Sure, CUDA has a lot of highly optimized utilities baked-in (CUDNN and the likes...

Sure, CUDA has a lot of highly optimized utilities baked-in (CUDNN and the likes) and maybe more importantly, implementors have a lot of experience with it but afaict everyone is working on their own HAL/compiler and not using CUDA directly to implement the actual models. It's part of the HAL/framework. You can probably port any of these frameworks to a new hardware platform with a few man-years worth of work imo if you can spare the manpower.

I think nobody had the time to port any of these architectures away from CUDA because: * the leaders want to maintain their lead and everyone needs to catch up asap so no time to waste, * and progress was _super_ fast so doubly no time to waste, * there was/is plenty of money that buys some perceived value in maintaining the lead or catching up.

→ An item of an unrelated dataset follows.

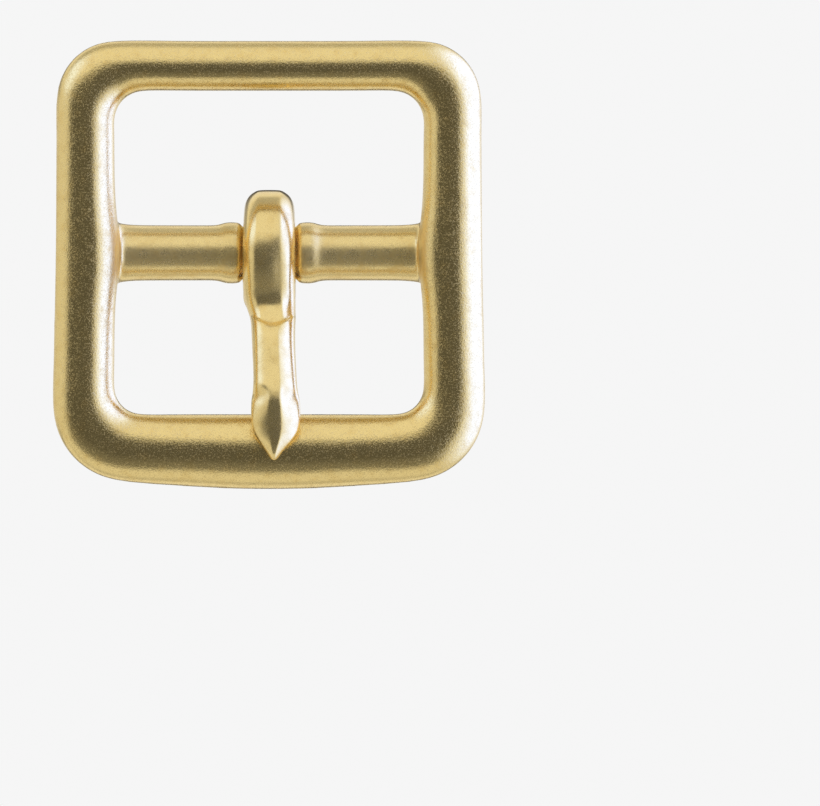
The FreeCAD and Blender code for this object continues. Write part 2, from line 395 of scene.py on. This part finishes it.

But imo: 1. progress has slowed a bit, maybe there's time to explore alternatives, 2. nvidia GPUs are pretty hard to come by, switching vendors may actually be a competitive advantage (if performance/price pans out and you can actually buy the hardware now as opposed to later).

In terms of ML "compilers"/frameworks, afaik there's:

* Google JAX/Tensorflow XLA/MLIR, * OpenAI Triton, * Meta Glow, * Apple PyTorch+Metal fork.